Now meet Coyote (mąʼii in Navajo). Although he is a trouble-maker, he is one of the most important and revered characters in Navajo mythology. Coyote's ceremonial name is Áłtsé hashké which means "first scolder". In Navajo tradition, Coyote appears in creation myths, teaching stories and healing ceremonies.

One story caught my eye, not only because it teaches a good lesson but because in it, Coyote tangles with a horn toad. Also known as horned frogs (they're actually lizards) they are the mascot for Texas Christian University. Located here in Fort Worth, TCU is my daughter’s alma mater, and hubby and I are huge fans when football season rolls around.

Okay, here is part of the tale. I don’t dare share the whole piece for fear of copyright infringement. But you can read the rest & more coyote stories here: http://www.lapahie.com/Mythology.cfm
Horned frog (lizard) wikipedia public domain

 Coyote and the Horned Toad

By Harrison Lapahie Jr.
Horned Toad was very busy in her cornfield, where the corn was just ripening. Coyote came to her and said, "Please give me some of your delicious corn." "No," said Horned Toad. Coyote asked her four times; then she picked some corn for him.

"Corn is very hard to raise," Horned Toad told him. "We have to hoe the weeds away from it and pick off the bugs and worms that want to eat it. We even have to water it during dry weather. I can't afford to give all my corn away."

Coyote kept begging. Horned Toad said he couldn't have any more.

Then Coyote ran out into the field and-pulled off a big ear of corn, stripped the husks away and began eating the kernels. Horned Toad grabbed one end of the ear, and, when he gulped it down. Coyote also gulped Horned Toad down inside him.

Since she wasn't there to scold him, he ate all the corn he could hold. Then he lay down in the shade. He felt very lazy, but when he heard birds flying down to eat the corn, he raised his head and shouted at them. "Go away! Don't bother my corn," he shouted "Don't you know it takes work to raise corn? I have to hoe it and water it, and all that."

Down inside him, Horned Toad made some sort of noise. Horned Toad was very angry with Coyote and wanted to do something to get even with him. As she lay inside Coyote's stomach, she called, "Hey, Cousin!" Coyote jumped up and looked around to see who was calling. He saw nobody, and he lay down again. The second time he heard someone calling, he jumped up again and ran around the edge of the cornfield, looking for the person whose voice he had heard.

This happened four times. The fourth time that Horned Toad called, Coyote realized where the sound was coming from and he looked down at his stomach and asked, "Is that you making noises inside me?" "Yes," replied Horned Toad. "I'm going to take a little walk down here and see what I can find."
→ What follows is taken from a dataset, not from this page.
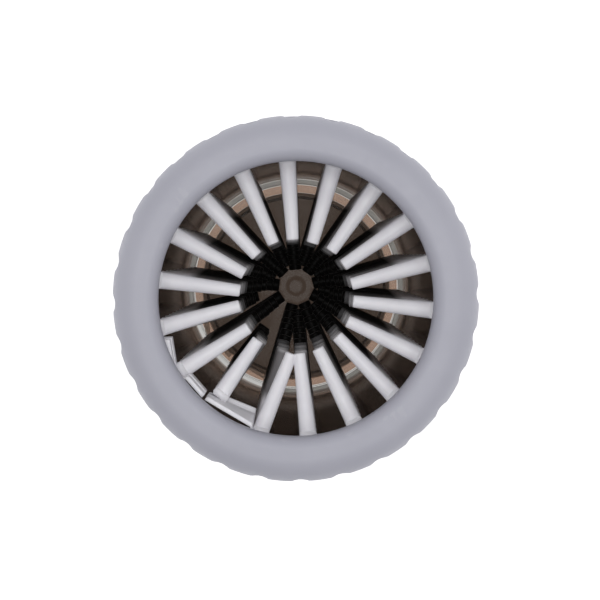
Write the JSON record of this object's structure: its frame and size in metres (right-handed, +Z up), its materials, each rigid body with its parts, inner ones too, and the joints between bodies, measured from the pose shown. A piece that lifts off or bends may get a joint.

Soon Coyote began to feel strange, and he told Horned Toad to lie down and be still. Instead, Horned Toad continued to walk around, and she tugged at different parts of Coyote's insides.

Lyn Horner is a multi-published, award-winning author of western historical romance and romantic suspense novels, all spiced with paranormal elements. She is a former fashion illustrator and art instructor who resides in Fort Worth, Texas – “Where the West Begins” - with her husband and a gaggle of very spoiled cats. As well as crafting passionate love stories, Lyn enjoys reading, gardening, visiting with family and friends, and cuddling her furry, four-legged children.

Amazon Author Page: http://amzn.to/Y3aotC
Newsletter:  Lyn’s Romance Gazette http://eepurl.com/bMYkeX
Website:  Lyn Horner’s Corner 


  1. Sounds really interesting, Lynn. I've long been fascinated by Navajo spiritual beliefs and have a lot of books on them. The book I have coming next, with beta readers right now, has some on the Navajo and on the land there. It was my favorite part of writing this one. I look forward to reading yours using that fascinating mythology.

    1. Hi Rain, nice to hear from you. The Navajo and other Native American cultures hold many beliefs we ought to take seriously IMO. I hope to work in some of their traditional outlooks in the conclusion of my Guardians series. I also look forward to reading your new book.

    2. The other really interesting people are the Hopi. I find Native American myths really fascinating. :)

    3. Yes, the Hopi's belief in "star people" is especially intriguing to me.

  2. Lyn, I love Navajo myths. We've read all the Tony Hillerman books. As well, we've visited the ruins of Chaco Canyon, Canyon de Chelly, Mesa Verde, and many other ruins of the anasazi.I didn't realize your daughter was a TCU ex. Both our daughters received their Bachelor degrees from TCU. I look forward to your next book.

  3. Caroline, Ken and I are planning a trip to Canyon de Chelly this spring. I want to see with my own eyes the place I have written about in several books and which is the setting for the final Guardians book. I can't wait!

    Glad to know you're a TCU parent. I didn't know your daughters went there. Mine got her degree in 1998. She majored in geology. It's a great school. Thanks for stopping by!

  4. I feel sorry for the coyote with that bossy horn toad in its stomach making a fuss. The Navajo, like most indigenous Americans, have some great stories to tell from their culture. I loved the one you told here.
    Congratulations on your forthcoming book in your series, Lyn. I am certain it will be well received.
    All good things to you.

    1. LOL Coyote learned a good lesson but feel a bit sorry for him too. Thanks for your good wishes!

  5. Now I must read the rest of that myth.

    How can we avoid not bringing our American Indians into our stories of the old west? We can't! And anyone who does, is ignoring a major part of the the West's history.

    1. Well said, E. Too often we only hear about Indian raids and battles with the Army. We owe a great deal to all Native American cultures.